Note: he said "traditional" not "sane relational".

Sarcasm aside, his reason for not using a relational database is that he'd need to use more than one table and then he'd have to perform joins on them, which sounds very much like saying the reason not to use SQL is because the problem fits exactly into what SQL is designed to do.

But hey, his new solution is in the cloud so it must be better.

Comment Re:Link 16 (Score 1) 270

people given US security clearances have a VERY intensive background check done on them,

Well, except members of congress who can get clearances of any level necessary for an investigation, regardless of their level of criminality and dodgy financials.

Actually, these days it's pretty unusual to have a congrescritter without dodgy financials.

Comment Re:Link 16 (Score 1) 270

Obviously, all this data is classified as secret or above, and is almost certainly not for release to foreign individuals.

The USA, UK, Canada and Australia all have the administrative structure in place to share classified data with each other.
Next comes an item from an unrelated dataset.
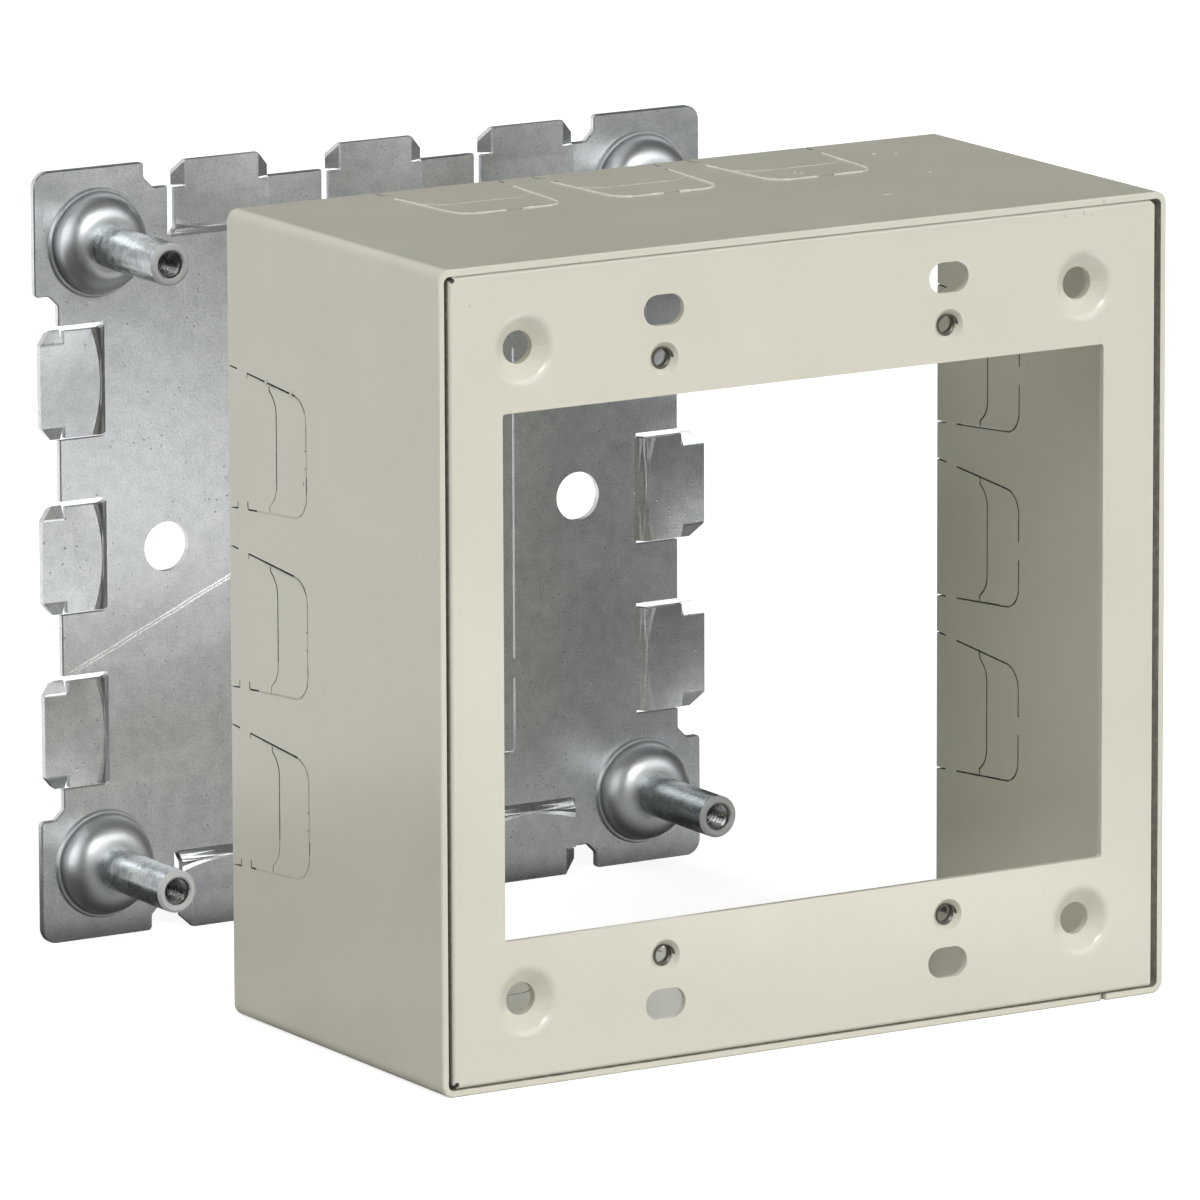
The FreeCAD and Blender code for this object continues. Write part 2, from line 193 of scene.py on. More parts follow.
PAINT_LIPS = {
    "left": (("side", -1, 0.14, 0.74, 0.13), ("side", 1, 0.62, 0.80, 0.05)),
    "right": (("side", 1, 0.1, 0.8, 0.10), ("side", -1, 0.5, 0.9, 0.07)),
    "top": (),
    "bottom": (("side", -1, 0.0, 0.9, 0.10), ("side", 1, 0.3, 0.9, 0.08)),
}

# Lumps of paint: place in millimetres, outward direction, radius and height
PAINT_LUMPS = (
    ((46.2, -62.7, 58.4), (0, 0, 1), 0.35, 0.14),
    ((48.8, -64.3, 58.4), (0, 0, 1), 0.35, 0.14),
    ((28.6, -69.7, 58.4), (0, 0, 1), 0.30, 0.12),
    ((29.4, -70.3, 58.4), (0, 0, 1), 0.30, 0.12),
    ((30.1, -91.4, 58.4), (0, 0, 1), 0.70, 0.07),
    ((44.8, -79.5, 58.4), (0, 0, 1), 0.35, 0.08),
    ((53.8, -109.7, 58.1), (0, -0.7, 0.7), 0.45, 0.42),
    ((-31.0, -109.8, 57.9), (0, -0.7, 0.7), 0.40, 0.12),
    ((-48.1, -109.7, 53.3), (0, -1, 0), 0.30, 0.10),
    ((50.9, -109.7, 56.5), (0, -1, 0), 0.30, 0.12),
    ((47.6, -109.7, 56.4), (0, -1, 0), 0.25, 0.10),
    ((52.1, -109.7, 56.2), (0, -1, 0), 0.25, 0.10),
    ((-53.3, -63.3, 35.8), (-1, 0, 0), 0.40, 0.16),
    ((-53.3, -70.2, 35.2), (-1, 0, 0), 0.45, 0.16),
    ((-53.3, -73.3, 23.2), (-1, 0, 0), 0.30, 0.14),
)


class Wire:
    """One shader socket, so that a material reads as sums and products."""

    def __init__(self, graph, socket):
        self.graph = graph
        self.socket = socket

    def __add__(self, other):
        return self.graph.math("ADD", self, other)

    def __radd__(self, other):
        return self.graph.math("ADD", other, self)

    def __sub__(self, other):
        return self.graph.math("SUBTRACT", self, other)

    def __rsub__(self, other):
        return self.graph.math("SUBTRACT", other, self)

    def __mul__(self, other):
        return self.graph.math("MULTIPLY", self, other)

    def __rmul__(self, other):
        return self.graph.math("MULTIPLY", other, self)

    def __truediv__(self, other):
        return self.graph.math("DIVIDE", self, other)

    def __rtruediv__(self, other):
        return self.graph.math("DIVIDE", other, self)


class Graph:
    """The nodes of one material or of the world."""

    def __init__(self, tree):
        self.tree = tree
        tree.nodes.clear()

    def node(self, kind, settings=None, inputs=None, output=0):
        """A node with its settings, then the values or links of its sockets."""
        made = self.tree.nodes.new(kind)
        for name, value in (settings or {}).items():
            if name == "stops":
                self.set_stops(made.color_ramp, value)
            else:
                setattr(made, name, value)
        for name, value in (inputs or {}).items():
            if isinstance(value, Wire):
                self.tree.links.new(value.socket, made.inputs[name])
            else:
                made.inputs[name].default_value = value
        return Wire(self, made.outputs[output]) if made.outputs else None

    def set_stops(self, ramp, stops):
        while len(ramp.elements) < len(stops):
            ramp.elements.new(1.0)
        for element, (place, grey) in zip(ramp.elements, stops):
            element.position = place
            element.color = (grey, grey, grey, 1.0)

    def math(self, operation, *values):
        return self.node("ShaderNodeMath", {"operation": operation}, dict(enumerate(values)))

    def absolute(self, value):
        return self.math("ABSOLUTE", value)

    def below(self, value, limit, softness):
        """1 where the value is under the limit, 0 where it is over."""
        return self.clamped((limit - value) / softness + 0.5)

    def near(self, value, middle, half_width, softness):
        """1 where the value is within half a width of the middle, 0 where it is farther off."""
        return self.below(self.absolute(value - middle), half_width, softness)

    def clamped(self, value):
        return self.math("MINIMUM", self.math("MAXIMUM", value, 0.0), 1.0)

    def ramp(self, value, *stops):
        """Grey levels between places from 0 to 1."""
        return self.node("ShaderNodeValToRGB", {"stops": stops}, {"Fac": value})

    def mix(self, factor, first, second):
        """A colour between two colours."""
        return self.node("ShaderNodeMix", {"data_type": "RGBA"},
                         {0: factor, 6: first, 7: second}, output=2)

    def millimetres(self):
        """The place on the object, in millimetres."""
        place = self.node("ShaderNodeTexCoord", output="Object")
        return self.node("ShaderNodeVectorMath", {"operation": "SCALE"},
                         {0: place, "Scale": 1 / MM})

    def along(self, place, direction):
        """How far a place, or a normal, lies along a direction."""
        return self.node("ShaderNodeVectorMath", {"operation": "DOT_PRODUCT"},
                         {0: place, 1: direction}, output="Value")

    def stretched(self, place, scale):
        """A place scaled by a factor of its own along each axis."""
        return self.node("ShaderNodeVectorMath", {"operation": "MULTIPLY"},
                         {0: place, 1: scale})

    def noise(self, place, size, detail=2.0, roughness=0.5):
        return self.node("ShaderNodeTexNoise", {"noise_dimensions": "3D"},
                         {"Vector": place, "Scale": 1 / size, "Detail": detail,
                          "Roughness": roughness})

    def cells(self, place, size):
        """Distance to the nearest of many scattered points, in cells."""
        return self.node("ShaderNodeTexVoronoi", {"voronoi_dimensions": "3D"},
                         {"Vector": place, "Scale": 1 / size, "Randomness": 1.0},
                         output="Distance")

    def bump(self, height, distance):
        return self.node("ShaderNodeBump", {},
                         {"Height": height, "Distance": distance, "Strength": 1.0})

    def surface(self, shader):
        self.node("ShaderNodeOutputMaterial", {}, {"Surface": shader})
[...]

Naturally not all classified data is to be shared, but classified doesn't imply not for fireigners.

The funny thing is that the NOFORN stuff is an entirely different mechanism done as trade protection, and while you can share it with any 2 bit sleaze bag multiple felon with US citizenship, you can't share it with your trusted allies sharing a clearance level.

Brilliant!

Comment Re:Trust Sony? HA! (Score 1) 587

The nice thing is that there is only one way to be good but so many ways to be evil.

Microsoft loath competition, but seem to be at worst ambivalent to their customers. I think they might even quite like them in that they recognise on some level that customers are somehow key to their success. I mean they created bob and clippy, but out of misguided good intentions, rather than evil in that case.

Sony seem to exist for the sole purpose of making their customers lives miserable. I have never encountered another company which seems to despise their customers and delight in creating new schemes to make them suffer.

But that's just two. There are so many more. Blackwater (like to kill people), the big government contractors (like to steal taxpayers money under the guise of contracts), patent trolls, copyright trolls, union carbide, etc...

See so many ways.

Comment Re:Sony on Slashdot (Score 1) 587

"This thing that a subsidiary caused happened 10 years ago! NEVER FORGIVE!!!"

So, it's a thing that happened on THEIR BRAND, and their reaction: "fuck you", and then more recently, they had the largest credit card breach in history. Their reaction? "fuck you again".

Sure that event hapened 10 years ago, but the sony brand, going back much more than those 10 years has shown itself to regard the customer with utter contempt.

That was one highlight, don't pretend they've changed just because it was a long time ago. But if you want to completely ignore their behaviour and go buy your new shiny, don't let me stop you.